You are viewing a plain text version of this content. The canonical link for it is here.
Posted to java-user@lucene.apache.org by ya...@bloglines.com on 2005/11/22 00:54:04 UTC

Strange tokenization with StandardFilter

I'm using a StandardFilter and seeing some strange tokenization.

Here's
the input:
apache.org hosts lucene at apache.org.

Here's the tokens it
outputs:
 apache.org
 hosts
 lucene
 at 
 apacheorg

Is this a bug
that apache.org and apache.org. don't convert to the same token?
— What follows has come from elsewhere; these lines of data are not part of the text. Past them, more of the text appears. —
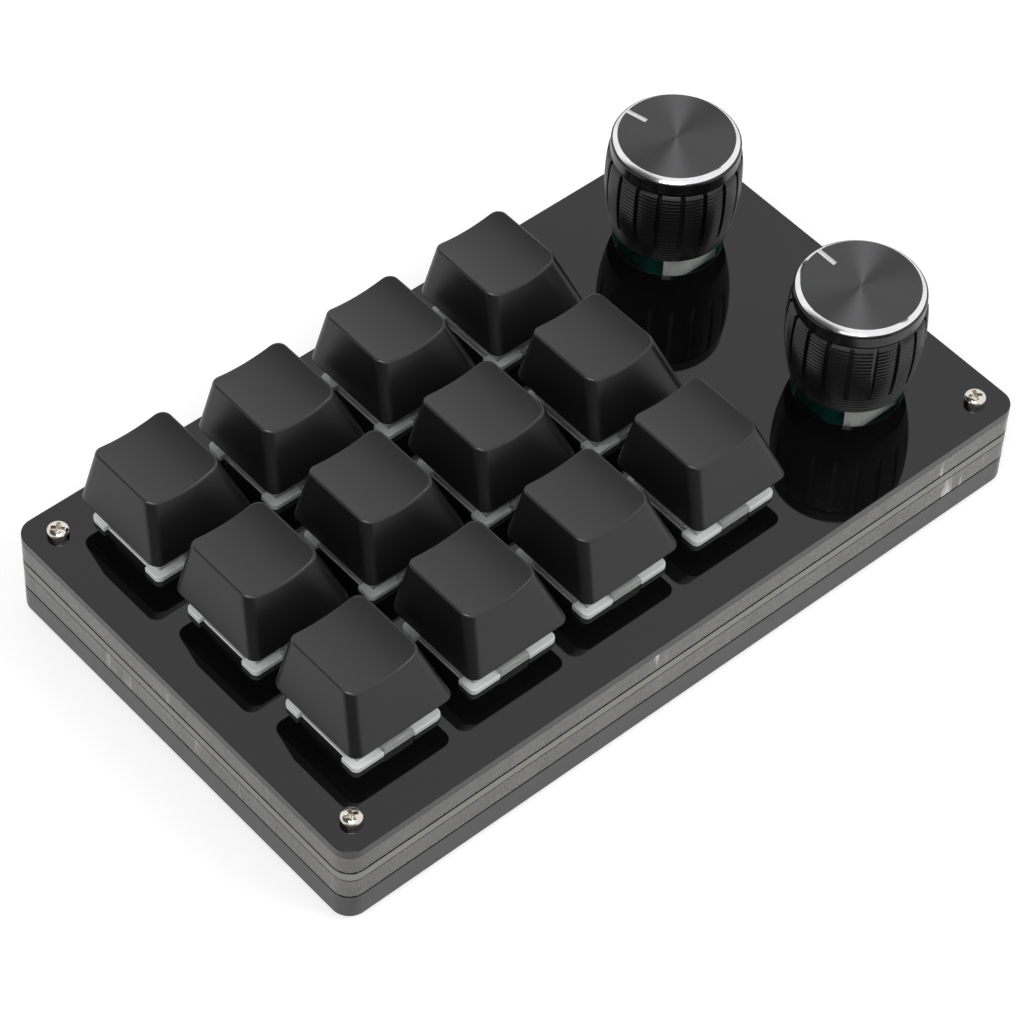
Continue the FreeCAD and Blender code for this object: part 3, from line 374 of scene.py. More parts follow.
def bake(piece):
    """Apply the modifiers and return the finished mesh."""
    show(piece)
    bpy.context.view_layer.update()
    seen = piece.evaluated_get(bpy.context.evaluated_depsgraph_get())
    mesh = bpy.data.meshes.new_from_object(seen)
    piece.modifiers.clear()
    piece.data = mesh
    return mesh


def add_bevel(piece, width, segments=2, angle=35.0):
    bevel = piece.modifiers.new("edge", "BEVEL")
    bevel.width = width * MM
    bevel.segments = segments
    bevel.limit_method = "ANGLE"
    bevel.angle_limit = math.radians(angle)
    bevel.harden_normals = True


def bevelled(name, mesh, width, segments, angle):
    """The mesh with its sharp edges rounded."""
    shaped = bpy.data.objects.new(name, mesh)
    add_bevel(shaped, width, segments, angle)
    finished = bake(shaped)
    bpy.data.objects.remove(shaped)
    return finished


def circle(radius, height, segments, start=0.0):
    """Points round the z axis at one level."""
    turns = [2 * math.pi * number / segments + start for number in range(segments)]
    return [(radius * math.cos(turn), radius * math.sin(turn), height) for turn in turns]


def rounded_ring(half_x, half_y, corner, per_corner=8, per_side=6):
    """Points of a rounded rectangle about the origin, anticlockwise."""
    points = []
    centres = [(1, -1, -90.0), (1, 1, 0.0), (-1, 1, 90.0), (-1, -1, 180.0)]

    def corner_point(side_x, side_y, degrees):
        angle = math.radians(degrees)
        x = side_x * (half_x - corner) + corner * math.cos(angle)
        y = side_y * (half_y - corner) + corner * math.sin(angle)
        return x, y

    for number, (side_x, side_y, start) in enumerate(centres):
        for step in range(per_corner + 1):
            points.append(corner_point(side_x, side_y, start + 90.0 * step / per_corner))
        next_x, next_y = corner_point(*centres[(number + 1) % 4])
        x, y = points[-1]
        for step in range(1, per_side):
            share = step / per_side
            points.append((x + (next_x - x) * share, y + (next_y - y) * share))
    return points


def skin_rings(rings, close_ends=False):
    """A mesh that joins rings of equal length, with flat faces over the ends if asked."""
    count = len(rings[0])
    points = [Vector(point) * MM for ring in rings for point in ring]
    faces = []
    for row in range(len(rings) - 1):
        low = row * count
        high = low + count
        for column in range(count):
            following = (column + 1) % count
            faces.append((low + column, low + following, high + following, high + column))
    if close_ends:
        last = (len(rings) - 1) * count
        faces.append(tuple(reversed(range(count))))
        faces.append(tuple(range(last, last + count)))
    mesh = bpy.data.meshes.new("rings")
    mesh.from_pydata(points, [], faces)
    face_out(mesh)
    return mesh


def face_out(mesh):
    """Turn every face of a closed mesh outwards."""
    clean = bmesh.new()
    clean.from_mesh(mesh)
    bmesh.ops.remove_doubles(clean, verts=clean.verts, dist=WELD)
    bmesh.ops.recalc_face_normals(clean, faces=clean.faces)
    clean.to_mesh(mesh)
    clean.free()


def paint(mesh, *finishes):
    mesh.materials.clear()
    for finish in finishes:
        mesh.materials.append(MATERIALS[finish])


def unit_block():
    """A block 1 unit wide about the origin, to be drawn out to size."""
    shape = bmesh.new()
    bmesh.ops.create_cube(shape, size=1.0)
    return shape


def as_cutter(name, shape):
    mesh = bpy.data.meshes.new(name)
    shape.to_mesh(mesh)
    shape.free()
    return bpy.data.objects.new(name, mesh)


def cut_away(piece, cutter):
    """Take a cutter's volume out of a piece and drop the cutter."""
    bpy.context.scene.collection.objects.link(cutter)
    boolean = piece.modifiers.new("cut", "BOOLEAN")
    boolean.operation = "DIFFERENCE"
    boolean.solver = "EXACT"
    boolean.object = cutter
    bake(piece)
    bpy.data.objects.remove(cutter)


def cut_mesh(name, mesh, cutters):
    """The mesh with each cutter's volume taken out."""
    shaped = bpy.data.objects.new(name, mesh)
    for cutter in cutters:
        cut_away(shaped, cutter)
    finished = shaped.data
    bpy.data.objects.remove(shaped)
    return finished


# Keycaps

CAP_FOOT = 18.1 / 2
CAP_TOP_X = 12.8 / 2
CAP_TOP_Y = 13.2 / 2
CAP_SHIFT = 2.1
CAP_HEIGHT = 8.3
CAP_CORNER = 1.7
CAP_EDGE = 0.32
CAP_WALL = 1.2
CAP_WALL_STEPS = 6
CAP_TOP_STEPS = 9
CAP_INNER_HEIGHT = 5.8
CAP_INNER_CORNER = 0.8
POST_RADIUS = 2.75
POST_FOOT = 2.0
POST_BORE_RADIUS = 2.05
POST_BORE_TOP = CAP_INNER_HEIGHT - 0.1
DISH_DEPTH = 0.9
DISH_HALF = CAP_TOP_X + 0.15
DISH_RADIUS = (DISH_HALF ** 2 + DISH_DEPTH ** 2) / (2 * DISH_DEPTH)
RIM_TRIES = 12


def dish_height(x):
    """Height of the dished top over a place across the cap."""
    return CAP_HEIGHT - DISH_DEPTH + DISH_RADIUS - math.sqrt(DISH_RADIUS ** 2 - x ** 2)


def cap_ring(height, inset=0.0, corner=CAP_CORNER):
    """Outline of the sloping walls at a height."""
    share = height / CAP_HEIGHT
    half_x = CAP_FOOT + (CAP_TOP_X - CAP_FOOT) * share - inset
    half_y = CAP_FOOT + (CAP_TOP_Y - CAP_FOOT) * share - inset
    return [(x, y + CAP_SHIFT * share) for x, y in rounded_ring(half_x, half_y, corner)]


def cap_rim():
    """Where the sloping walls meet the dish, found by stepping up the walls."""
    rim = []
    for number in range(len(cap_ring(0.0))):
        height = CAP_HEIGHT
        for _ in range(RIM_TRIES):
            x, y = cap_ring(height)[number]
            height = dish_height(x)
        rim.append((x, y, height))
    return rim


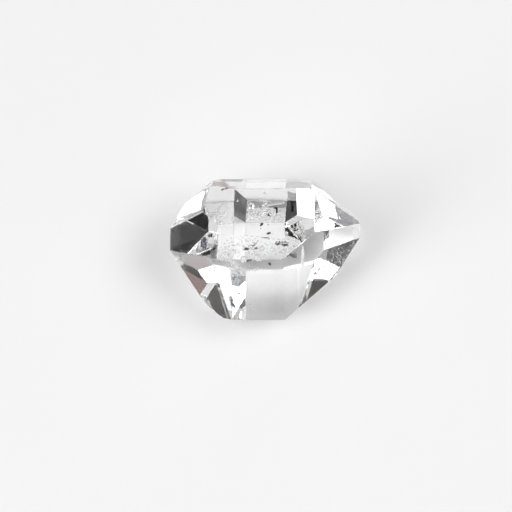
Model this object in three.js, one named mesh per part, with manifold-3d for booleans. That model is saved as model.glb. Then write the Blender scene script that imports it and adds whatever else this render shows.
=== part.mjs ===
// Herkimer diamond: one doubly terminated quartz crystal, lying on a prism face.
// Millimetres, +Z up. The long crystal axis c runs along X and the rest face lies at z = 0.

import * as THREE from "three";
import { mergeVertices } from "three/addons/utils/BufferGeometryUtils.js";
import Module from "manifold-3d";

const wasm = await Module();
wasm.setup();

// --- driving dimensions ---

// Normals of prism faces stand square to the c axis, and those of rhomb faces (c/a = 1.100)
// stand this far from it, in degrees.
const PRISM_POLAR = 90;
const RHOMB_POLAR = 51.787;

// The crystal has six sectors round c. Each has one prism face and one rhomb face at each end.
// The number is the azimuth of the normals: 0 looks up, 90 north (+Y), 180 down, -90 south.
const SECTORS = { top: 0, northUp: 60, northDown: 120, rest: 180, southDown: -120, southUp: -60 };

// Each face lies `distance` mm from the crystal's centre. The faces grew unevenly, so no two agree.
// Growth also leaned some of them off the ideal angles: `turn` adds to the azimuth of the normal
// and `lean` to its angle from c, in degrees.
const face = (distance, turn = 0, lean = 0) => ({ distance, turn, lean });

const PRISM = {
  top: face(8.25),
  northUp: face(9.75, 0.2, -0.1),
  northDown: face(8.22, 0.3, -0.2),
  rest: face(8.25),
  southDown: face(10.1),
  southUp: face(7.93),
};
const EAST = {
  top: face(11.12, 0.15, 0.1),
  northUp: face(11.99, 0.05, 0.3),
  northDown: face(9.4, -0.15, 0.35),
  rest: face(8.22, 0.2, -0.1),
  southDown: face(9.76, -0.15, 0.25),
  southUp: face(8.08, -0.25, -0.4),
};
const WEST = {
  top: face(9.18, 0.3, -0.1),
  northUp: face(12.5),
  northDown: face(10.6, 0.15, 0.1),
  rest: face(8.34, -0.05, -0.2),
  southDown: face(11.9),
  southUp: face(9.25, -0.25, -0.1),
};

// Growth ledges: between the edge that `face` shares with `beside` and a line `inset` further in,
// the face lies lower by `drop`. The riser at that line climbs at `slope` degrees.
const LEDGES = [
  { face: "west.northDown", beside: "west.rest", inset: 0.4, drop: 0.1, slope: 60 },
  { face: "east.southUp", beside: "prism.southUp", inset: 2.9, drop: 0.035, slope: 4 },
  { face: "east.northDown", beside: "prism.northDown", inset: 0.3, drop: 0.04, slope: 50 },
  { face: "west.southDown", beside: "prism.southDown", inset: 0.4, drop: 0.05, slope: 70 },
];

// Conchoidal chips on the edge between two faces, `at` mm from the corner where it meets the third
// face, `from`. `radius` is that of the scar's hollow and `depth` how far it bites in.
const CHIPS = [
  { edge: ["west.top", "west.northDown"], from: "west.rest", at: 0.9, radius: 1.1, depth: 0.24 },
  { edge: ["west.top", "west.northDown"], from: "west.rest", at: 1.9, radius: 0.6, depth: 0.12 },
  { edge: ["west.top", "west.rest"], from: "west.southUp", at: 0.5, radius: 0.5, depth: 0.1 },
  { edge: ["west.top", "west.rest"], from: "west.southUp", at: 2.2, radius: 0.7, depth: 0.08 },
  { edge: ["west.southUp", "west.rest"], from: "west.top", at: 2.4, radius: 0.9, depth: 0.2 },
  { edge: ["west.southUp", "west.rest"], from: "west.southDown", at: 0.4, radius: 0.8, depth: 0.16 },
  { edge: ["west.southUp", "west.southDown"], from: "prism.southDown", at: 0.2, radius: 1.6, depth: 0.1 },
  { edge: ["west.top", "prism.northUp"], from: "west.northUp", at: 0.3, radius: 0.9, depth: 0.16 },
  { edge: ["prism.northUp", "east.northUp"], from: "prism.top", at: 0.5, radius: 0.9, depth: 0.14 },
  { edge: ["east.southUp", "east.rest"], from: "east.southDown", at: 0.3, radius: 0.6, depth: 0.12 },
  { edge: ["east.southUp", "east.rest"], from: "east.southDown", at: 1.0, radius: 0.4, depth: 0.05 },
  { edge: ["east.top", "east.northDown"], from: "east.southUp", at: 0.2, radius: 0.5, depth: 0.05 },
];

const SCAR_DETAIL = 3; // subdivisions of the icosahedron that scoops a chip
const SCAR_UNEVEN = 0.05; // part of its radius by which a scoop's surface wavers

// --- the ideal crystal: every face is a plane, every corner is where three planes meet ---

const planeOf = ({ distance, turn, lean }, azimuth, polar, end) => {
  const a = THREE.MathUtils.degToRad(azimuth + turn);
  const p = THREE.MathUtils.degToRad(polar + lean);
  const normal = new THREE.Vector3(end * Math.cos(p), Math.sin(p) * Math.sin(a), Math.sin(p) * Math.cos(a));
  return { normal, distance };
};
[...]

---------------------------------------------------------------------
To unsubscribe, e-mail: java-user-unsubscribe@lucene.apache.org
For additional commands, e-mail: java-user-help@lucene.apache.org


Re: Strange tokenization with StandardFilter

Posted by Erik Hatcher <er...@ehatchersolutions.com>.
On 21 Nov 2005, at 18:54, yahootintin.11533894@bloglines.com wrote:

> I'm using a StandardFilter and seeing some strange tokenization.
>
> Here's
> the input:
> apache.org hosts lucene at apache.org.
>
> Here's the tokens it
> outputs:
>  apache.org
>  hosts
>  lucene
>  at
>  apacheorg
>
> Is this a bug
> that apache.org and apache.org. don't convert to the same token?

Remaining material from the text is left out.